Reading an EEPROM without a Microcontroller

Circuit on a breadboard A few years ago I desoldered a 93C56 EEPROM from something I was salvaging parts from. I decided it would be interesting to test if I could use pushbuttons and LEDs in place of data lines from a microcontroller to read and write to and from the EEPROM.

About the 93C56 EEPROM

EEPROM stands for Electronically Erasable Programmable Read-Only Memory. As per its name, the contents can be written and erased using electrical pulses. This particular EEPROM has a capacity of 2048 bytes, or approximately 2KB. This is not a lot of memory in the context of the devices we use today. Even the smallest NES games typically ran around 8KB, and the image on this page is 170KB. However, EEPROMs find wide use where small volume, persistent storage is required. For example, an EEPROM could be used to store high scores on an arcade machine, or the mileage on a car.

Principle of Operation

The chip has four main pins relating to the operation in my circuit - the clock pin, the data in pin, the data out pin, and the Chip Select pin.

Integrated circuits are not continuously operating devices - every operation is performed to a beat. Sending pulses to the clock pin provides this beat. The data in and data out pins take and give out electrical pulses. Finally, the Chip Select pin wakes up the chip and tells it to be ready to work. This is useful because you can connect multiple chips to the same clock, data in and data out lines, and use the chip select to determine which one is to communicate at any given time. When multiple chips access the same data and clock lines at different times, the lines are commonly called a ‘bus’.

By sending different combinations of 1s and 0s (bits) to the data in over multiple clock pulses, you directly access various “commands” of the chip. The first few bits indicates the operation of the chip - commands like ‘read’, ‘write’ etc. The next few bits can be used to indicate an address to be accessed or data to be written.

Circuit Development

I started by using a pushbutton for the Clock Pulse, a pushbutton for data in, a switch for Chip Select and an LED for data out. At first, I encountered issues because the pushbuttons created “bounce” - a phenomenon in which many pulses are received for a single button press. This is caused by the non-ideal contacts in the switch literally bouncing at a microscopic level before finally coming to rest in the pushed position. This was especially problematic for the clock line, where each press would actually trigger dozens of clock cycles. I decided instead to replace the clock button with a 555 timer. A low pass filter may have also solved the debounce issue, but I continued with the 555 timer circuit so I wouldn’t have to coordinate pushing more buttons than I had to. No debounce was required on the other buttons because the chip only reads from them on each rising edge of the clock pulse

Example

If the ‘read’ command is selected by sending the appropriate start bits, after clocking in the address you wish to read from (in binary, represented by the 1s and 0s on the data in line), the chip will output the binary for the data stored at that address, one bit at a time, over the next 8 clock pulses.

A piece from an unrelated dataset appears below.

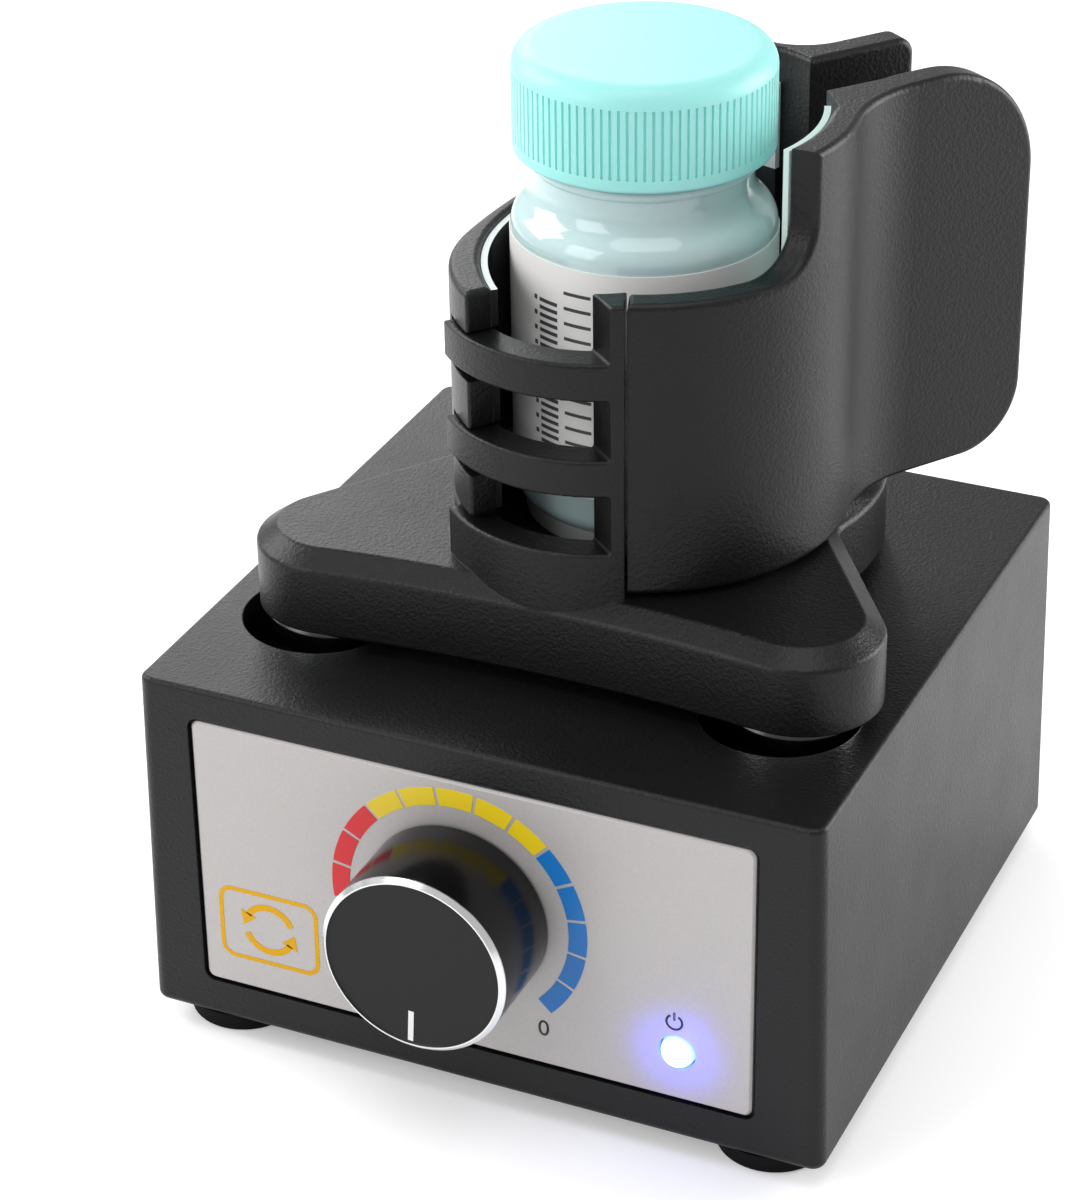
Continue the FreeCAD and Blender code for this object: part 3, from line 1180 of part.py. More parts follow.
def make_bottle():
    low = bottle_low()
    outer = turned(bottle_profile(0, low, mouth_z()))
    outer = outer.makeFillet(BOTTLE_BASE_R, edges_where(outer, lambda e: level(e, low) and e.BoundBox.XLength > 1))
    bead = rod(BOTTLE_BEAD_R, BOTTLE_BEAD_H, V(BOTTLE_X, BOTTLE_Y, low + BOTTLE_BEAD_LOW_H))
    bead = bead.makeFillet(BOTTLE_BEAD_H / 2 - 0.1, edges_where(bead, lambda e: e.BoundBox.XLength > 1
                                                                and e.BoundBox.ZLength < 1e-3))
    inner = turned(bottle_profile(BOTTLE_WALL, low + BOTTLE_WALL, mouth_z() + 1))
    return outer.fuse(bead).cut(inner)


def make_label():
    low = bottle_low() + LABEL_LOW_H
    inner_r = BOTTLE_R + LABEL_SEAT
    return tube(inner_r + LABEL_T, inner_r, LABEL_H, V(BOTTLE_X, BOTTLE_Y, low))


def cap_low():
    return bottle_low() + CAP_LOW_H


def mouth_z():
    return bottle_low() + BOTTLE_BODY_H + BOTTLE_SHOULDER_H + BOTTLE_NECK_H


def make_cap_liner():
    return rod(CAP_R - CAP_WALL - 0.3, CAP_LINER_T, V(BOTTLE_X, BOTTLE_Y, mouth_z() + REST_GAP))


def make_bottle_cap():
    low = cap_low()
    hollow_top = mouth_z() + REST_GAP + CAP_LINER_T + REST_GAP
    top = hollow_top + CAP_TOP_T
    centre = V(BOTTLE_X, BOTTLE_Y, 0)
    crown = rod(CAP_R, top - low, centre + V(0, 0, low))
    crown = crown.makeFillet(CAP_CROWN_R, edges_where(crown, lambda e: level(e, top)))
    lip = edges_where(crown, lambda e: level(e, low))
    crown = crown.makeFillet(CAP_LIP_R, lip)
    step = 360 / CAP_RIBS
    points = []
    for i in range(CAP_RIBS):
        for j, share in enumerate(CAP_RIB_SHARES):
            radius = CAP_R + CAP_RIB_DEPTH if j < 2 else CAP_R - CAP_RIB_DEPTH
            points.append(polar(BOTTLE_X, BOTTLE_Y, radius, (i + share) * step))
    ribbed = Part.Face(Part.makePolygon(points + [points[0]]))
    band_h = top - low - CAP_LIP_H - CAP_CROWN_R
    band = Part.Face(Part.Wire(Part.makeCircle(CAP_R + 1, centre))).cut(ribbed).extrude(V(0, 0, band_h))
    band.translate(V(0, 0, low + CAP_LIP_H))
    hollow = rod(CAP_R - CAP_WALL, hollow_top - low, centre + V(0, 0, low))
    return crown.cut([band, hollow])


PLATFORM_CARRIED = "platform"

NODES = [
    ("housing_shell", make_housing, None),
    ("base_cover", make_base_cover, None),
    ("rubber_feet", make_feet, None),
    ("base_screws", make_base_screws, None),
    ("front_panel", make_front_panel, None),
    ("dial_band_low", lambda: make_dial_band(0), None),
    ("dial_band_middle", lambda: make_dial_band(1), None),
    ("dial_band_high", lambda: make_dial_band(2), None),
    ("power_lamp", make_lamp, None),
    ("lamp_holder", make_lamp_holder, None),
    ("potentiometer", make_pot_body, None),
    ("potentiometer_nut", make_pot_nut, None),
    ("control_board", make_control_board, None),
    ("board_parts", make_board_parts, None),
    ("power_inlet", make_power_inlet, None),
    ("inlet_nut", make_inlet_nut, None),
    ("motor_can", make_motor_can, None),
    ("motor_end_cap", make_motor_end_cap, None),
    ("motor_plate", make_motor_plate, None),
    ("motor_plate_screws", make_plate_screws, None),
    ("motor_shaft", make_motor_shaft, None),
    ("eccentric_hub", make_eccentric_hub, None),
    ("counterweight", make_counterweight, None),
    ("hub_grub_screw", make_grub_screw, None),
    ("eccentric_pin", make_eccentric_pin, None),
    ("bearing_inner_ring", make_bearing_inner, None),
    ("bearing_outer_ring", make_bearing_outer, PLATFORM_CARRIED),
    ("bearing_balls", make_bearing_balls, PLATFORM_CARRIED),
    ("bearing_retainer", make_bearing_retainer, PLATFORM_CARRIED),
    ("platform", make_platform, PLATFORM_CARRIED),
    ("bottle_mat", make_mat, PLATFORM_CARRIED),
    ("clamp_pivot_pin", make_pivot_pin, PLATFORM_CARRIED),
    ("clamp_spring", make_clamp_spring, PLATFORM_CARRIED),
    ("right_jaw", make_right_jaw, PLATFORM_CARRIED),
    ("right_jaw_liner", make_right_liner, PLATFORM_CARRIED),
    ("left_jaw", make_left_jaw, PLATFORM_CARRIED),
    ("left_jaw_liner", make_left_liner, PLATFORM_CARRIED),
    ("knob_body", make_knob_body, None),
    ("knob_rim", make_knob_rim, None),
    ("knob_pointer", make_knob_pointer, None),
    ("potentiometer_shaft", make_pot_shaft, None),
    ("bottle", make_bottle, PLATFORM_CARRIED),
    ("bottle_label", make_label, PLATFORM_CARRIED),
    ("bottle_cap", make_bottle_cap, PLATFORM_CARRIED),
    ("bottle_cap_liner", make_cap_liner, PLATFORM_CARRIED),
]
for pocket_name, pocket_place in POCKETS:
    NODES.append(("support_ball_" + pocket_name, lambda place=pocket_place: make_ball(place), None))


def main():
    os.makedirs("parts", exist_ok=True)
    for name, make, carrier in NODES:
        shape = make()
        if carrier == PLATFORM_CARRIED:
            shape.translate(PLATFORM_SHIFT)
        shape.translate(ORIGIN_SHIFT)
        shape.exportStep(os.path.join("parts", name + ".step"))
        print(name, len(shape.Solids), round(shape.Volume, 1), shape.isValid())


main()
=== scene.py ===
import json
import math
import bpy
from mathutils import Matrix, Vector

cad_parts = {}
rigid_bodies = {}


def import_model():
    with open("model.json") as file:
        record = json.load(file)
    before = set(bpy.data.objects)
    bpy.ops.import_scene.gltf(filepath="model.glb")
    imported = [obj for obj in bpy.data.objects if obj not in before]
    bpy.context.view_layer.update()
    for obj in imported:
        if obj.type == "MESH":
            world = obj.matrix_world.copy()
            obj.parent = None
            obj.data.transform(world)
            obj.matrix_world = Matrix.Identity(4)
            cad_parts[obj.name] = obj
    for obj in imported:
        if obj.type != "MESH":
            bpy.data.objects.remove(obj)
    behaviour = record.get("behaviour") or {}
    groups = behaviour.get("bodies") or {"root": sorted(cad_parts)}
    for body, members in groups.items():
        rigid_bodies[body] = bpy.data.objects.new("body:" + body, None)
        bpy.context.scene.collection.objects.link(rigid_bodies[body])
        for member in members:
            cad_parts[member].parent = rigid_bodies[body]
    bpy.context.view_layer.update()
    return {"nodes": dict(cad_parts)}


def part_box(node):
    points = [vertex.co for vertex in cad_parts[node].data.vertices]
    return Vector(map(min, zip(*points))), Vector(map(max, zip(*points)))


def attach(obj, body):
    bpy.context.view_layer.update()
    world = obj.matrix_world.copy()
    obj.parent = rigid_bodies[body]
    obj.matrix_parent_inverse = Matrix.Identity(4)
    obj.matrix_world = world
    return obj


bl_info = {
    "name": "Mini Vortex Mixer",
    "version": (1, 0, 0),
    "blender": (4, 5, 0),
    "location": "View3D > Sidebar > Mixer",
    "description": "Dresses the vortex mixer with its finishes, small details and studio",
    "category": "Object",
}

import bmesh
import bpy
from bpy.props import FloatProperty, FloatVectorProperty, PointerProperty
from mathutils import Matrix, Vector

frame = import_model()
MM = 0.001

PANEL_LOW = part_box("front_panel")[0]
KNOB_LOW, KNOB_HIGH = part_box("knob_body")
LAMP_LOW, LAMP_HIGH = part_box("power_lamp")
BOTTLE_LOW, BOTTLE_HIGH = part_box("bottle")
SHELL_LOW, SHELL_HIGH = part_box("housing_shell")
PANEL_Y = PANEL_LOW.y
CAGE_TOP_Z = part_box("platform")[1].z
KNOB_X = (KNOB_LOW.x + KNOB_HIGH.x) / 2
KNOB_Z = (KNOB_LOW.z + KNOB_HIGH.z) / 2
LAMP_X = (LAMP_LOW.x + LAMP_HIGH.x) / 2
LAMP_Z = (LAMP_LOW.z + LAMP_HIGH.z) / 2
BOTTLE_X = (BOTTLE_LOW.x + BOTTLE_HIGH.x) / 2
BOTTLE_Y = (BOTTLE_LOW.y + BOTTLE_HIGH.y) / 2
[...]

The following video explains the circuit and demonstrates a read, as outlined in the previous paragraph.

As for the circuit, here is the diagram.

Circuit diagram showing the connections between the EEPROM and the 555 timer chip — The circuit diagram. Note the 5M resistor... it's not a very elegant circuit. At the time of making it I didn't fully understand how to use the 555 timer chip.

At one byte per 30 seconds, this is obviously not a practical way to read or program an EEPROM! This project was done mostly to demonstrate how chips are interfaced with by microcontrollers, on a very slow time scale. Indeed, microcontrollers interface with these chips in the same way, albeit with electrical signals instead of pushbuttons and of course, much faster speeds.